United States District Court, D. New Hampshire
May 9, 2006
Criminal No. 97-cr-131-JD (D.N.H. May. 9, 2006)

Opinion

Criminal No. 97-cr-131-JD.

May 9, 2006


ORDER


John E. Schomaker, proceeding pro se, has filed a motion for the return of his property, which was seized by the government when he was arrested in 1997. Specifically, Schomaker contends that the government seized and never returned his computer, printer, monitor, "zip drive," cameras, computer speakers, joystick, keyboard, ink cartridges, three computer mice, diskettes, video tapes, CD ROMs, books and manuals, computer cables, and assorted papers. He also states that the listed property was never subject to forfeiture proceedings. In response, the government confirms that most of the listed property was seized from Schomaker's home, that the property has not been returned to him, and that the property was never subject to forfeiture. The government objects to Schomaker's motion on the ground that it is untimely.

Discussion

Federal Rule of Criminal Procedure 41(g) provides: "A person aggrieved by an unlawful search and seizure of property or by the deprivation of property may move for the property's return." When a Rule 41(g) motion is filed in a criminal case, it is to be treated as a civil proceeding for equitable relief, and the motion is to be treated as a civil complaint. United States v. Torres Gonzalez, 240 F.3d 14, 17 (1st Cir. 2001); United States v. Giraldo, 45 F.3d. 509, 511 (1st Cir. 1995). Rule 41(g) also provides for venue "in the district where the property was seized."

A circuit split existed under the predecessor to Rule 41(g), Rule 41(e), as to where venue would properly lie for post-conviction motions seeking the return of property. See Foehl v. United States, 238 F.3d 474, 481 n. 9 (3d Cir. 2001). The Seventh Circuit and courts in the Second and Fifth Circuits continue to follow the doctrine of ancillary jurisdiction in the district where the criminal trial was held, which was developed under Rule 41(e). See Rosario v. United States, 2006 WL 721360, at *2 (E.D.N.Y. Mar. 20, 2006); Ezenwa v. United States, 2006 WL 696557, at *3 (S.D. Tex. Mar. 16, 2006) The Third Circuit, however, interprets Rule 41(g) to limit venue to the district where the property was seized. See United States v. Parlavecchio, 57 Fed. Appx. 917, 921 (3d Cir. 2003) (unpublished decision); Foehl, 238 F.3d at 481 n. 9; United States v. Houshar, 2006 WL562206, at *7 (E.D. Pa. Mar. 7, 2006). The First Circuit has not expressed its view on the venue issue.

Schomaker's property was seized pursuant to a warrant issued in the Northern District of New York. He was charged with child pornography offenses in the Northern District of New York and this district, but the charges in the Northern District were transferred to this district, where Schomaker pled guilty and was sentenced. The government has not raised venue as an issue. The court will assume that venue for Schomaker's post conviction motion is appropriate in this district, where he pled guilty and was sentenced and where his property was held during the criminal proceedings against him.

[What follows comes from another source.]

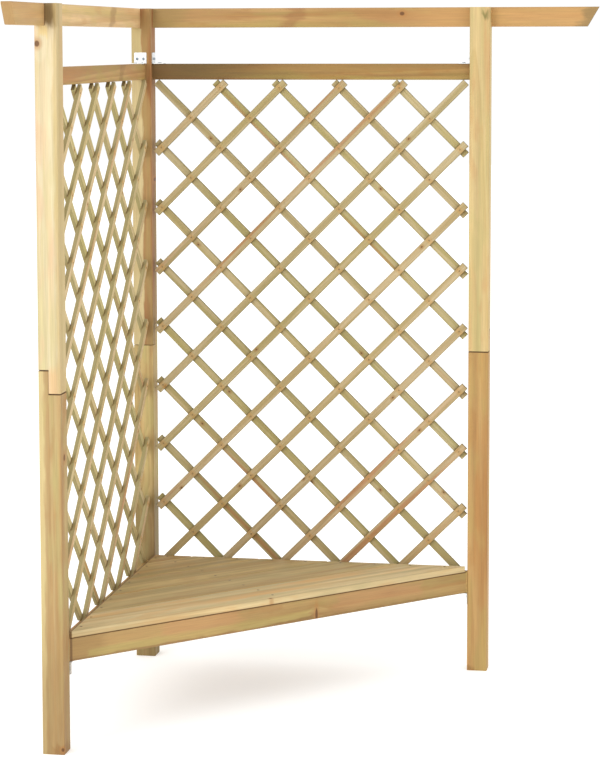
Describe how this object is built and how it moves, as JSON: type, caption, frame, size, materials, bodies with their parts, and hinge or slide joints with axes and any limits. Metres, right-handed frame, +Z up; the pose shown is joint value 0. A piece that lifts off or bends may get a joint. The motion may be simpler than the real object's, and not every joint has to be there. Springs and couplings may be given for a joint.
{
  "type": "corner arbour seat",
  "caption": "Corner garden arbour seat in treated pine: posts in an L, trellis panels between them, slanted-end top beams and a triangular bench across the corner.",
  "frame": {"origin": "middle of the bounding box, on the floor", "axes": "+Z up, the right panel runs along +X and the left panel along -Y from the rear corner post, and the sitter looks out towards +X and -Y"},
  "size_m": [1.408, 1.38, 2],
  "materials": {
    "post_upper_wood": "planed pale sapwood, matt",
    "post_lower_wood": "planed tan pine, matt",
    "beam_wood": "planed orange-brown pine, matt",
    "lath_wood": "sawn greenish treated pine, matt",
    "apron_wood": "planed tan pine, matt",
    "board_wood": "planed greyish treated pine, matt",
    "zinc": "zinc plated, satin"
  },
  "bodies": {
    "root": {"front_post_upper": "post_upper_wood", "rear_post_upper": "post_upper_wood", "right_post_upper": "post_upper_wood", "front_post_lower": "post_lower_wood", "rear_post_lower": "post_lower_wood", "right_post_lower": "post_lower_wood", "left_top_beam": "beam_wood", "right_top_beam": "beam_wood", "left_mid_rail": "beam_wood", "right_mid_rail": "beam_wood", "left_seat_rail": "beam_wood", "right_seat_rail": "beam_wood", "left_trellis_room_laths": "lath_wood", "left_trellis_outer_laths": "lath_wood", "right_trellis_room_laths": "lath_wood", "right_trellis_outer_laths": "lath_wood", "seat_apron": "apron_wood", "left_seat_ledger": "apron_wood", "right_seat_ledger": "apron_wood", "seat_centre_bearer": "apron_wood", "seat_board_1": "board_wood", "seat_board_2": "board_wood", "seat_board_3": "board_wood", "seat_board_4": "board_wood", "seat_board_5": "board_wood", "mid_rail_brackets": "zinc", "seat_rail_brackets": "zinc", "mid_rail_bracket_screws": "zinc", "seat_rail_bracket_screws": "zinc", "beam_screws": "zinc", "splice_screws": "zinc", "seat_board_screws": "zinc", "seat_ledger_screws": "zinc"}
  },
  "joints": []
}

No statute of limitations expressly governs Rule 41(g) motions.United States v. Sims, 376 F.3d 705, 708 (7th Cir. 2004). Courts have evaluated the timeliness of Rule 41(g) motions under the doctrine of laches. See, e.g., United States v. Mount, 1993 WL 521828, at *1 (1st Cir. 1993) (unpublished decision). More frequently, however, courts apply the limitations period provided in 28 U.S.C. § 2401(a) for civil actions against the United States. See United States v. Rodriguez-Aquirre, 414 F.3d 1177, 1180 (10th Cir. 2005) (recognizing that laches may apply to shorten the statutory period); Sims, 376 F.3d at 708-09; United States v. Wright, 361 F.3d 288, 289 (5th Cir. 2004).

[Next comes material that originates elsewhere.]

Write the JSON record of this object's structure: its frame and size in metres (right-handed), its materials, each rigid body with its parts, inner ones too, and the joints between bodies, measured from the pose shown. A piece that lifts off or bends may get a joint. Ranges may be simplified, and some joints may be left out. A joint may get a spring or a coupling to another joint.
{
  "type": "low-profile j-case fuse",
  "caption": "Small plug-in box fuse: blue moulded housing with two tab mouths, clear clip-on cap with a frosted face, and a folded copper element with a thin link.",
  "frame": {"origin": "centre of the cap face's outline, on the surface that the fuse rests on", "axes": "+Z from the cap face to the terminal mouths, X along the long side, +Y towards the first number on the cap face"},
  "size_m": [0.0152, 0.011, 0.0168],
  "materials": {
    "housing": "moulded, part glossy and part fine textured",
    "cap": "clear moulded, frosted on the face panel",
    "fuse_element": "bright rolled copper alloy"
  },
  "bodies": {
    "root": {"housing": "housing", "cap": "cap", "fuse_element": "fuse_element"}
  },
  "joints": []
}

Laches is an affirmative defense, however, which the government has not raised. See Gonzalez-Gonzalez v. United States, 257 F.3d 31, 37 (1st Cir. 2001).

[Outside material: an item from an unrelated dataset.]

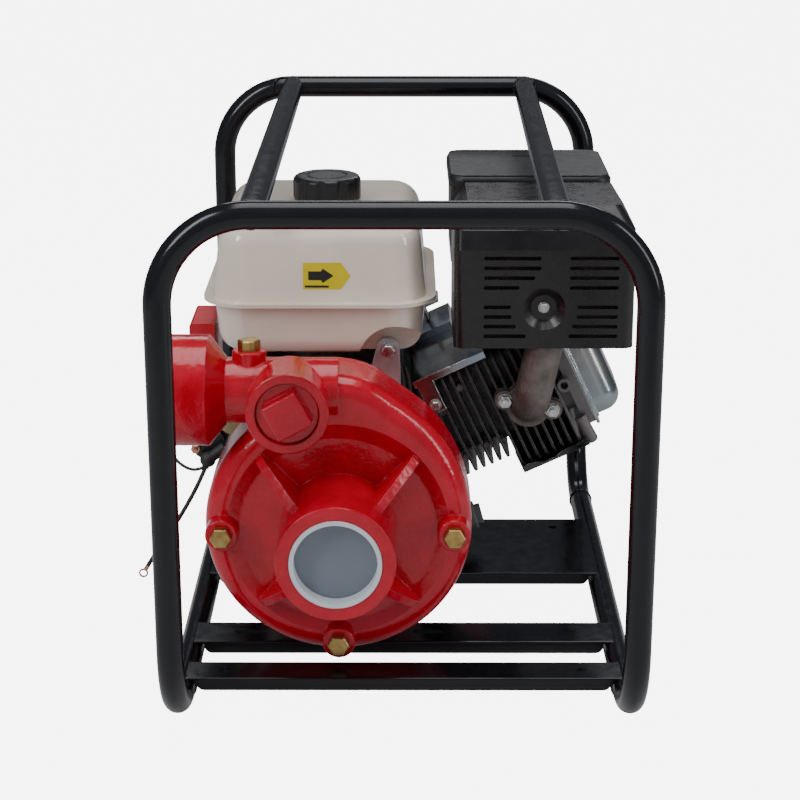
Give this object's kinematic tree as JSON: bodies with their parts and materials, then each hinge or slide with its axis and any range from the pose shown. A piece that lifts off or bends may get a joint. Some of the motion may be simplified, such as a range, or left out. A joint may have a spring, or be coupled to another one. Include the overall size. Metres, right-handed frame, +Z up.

Courts that have addressed the issue differ on the time of accrual. The Tenth Circuit holds that the "date on which a claimant can reasonably be expected to inquire after property that has been seized by the United States in conjunction with criminal proceedings, but has not been the subject of criminal, civil or administrative forfeiture proceedings, is the date on which the criminal proceedings against the claimant have concluded." United States v. Rodriguez Aguirre, 264 F.3d 1195, 1212 (10th Cir. 2001). The Seventh Circuit, however, holds that the period runs "from the conclusion of the criminal proceedings or civil forfeiture proceedings, or, if no such proceedings are instituted, from the expiration of the statute of limitations for filing the criminal or civil forfeiture case, . . . but can be tolled if the defendant is unable despite diligent inquiry to file his claim in time." Sims, 376 F.3d at 709. The limitations period for filing a forfeiture action is provided by 19 U.S.C. § 1621, which allows such actions to be brought "within five years after the time when the alleged offense was discovered, or in the case of forfeiture, within 2 years after the time when the involvement of the property in the alleged offense was discovered, whichever was later."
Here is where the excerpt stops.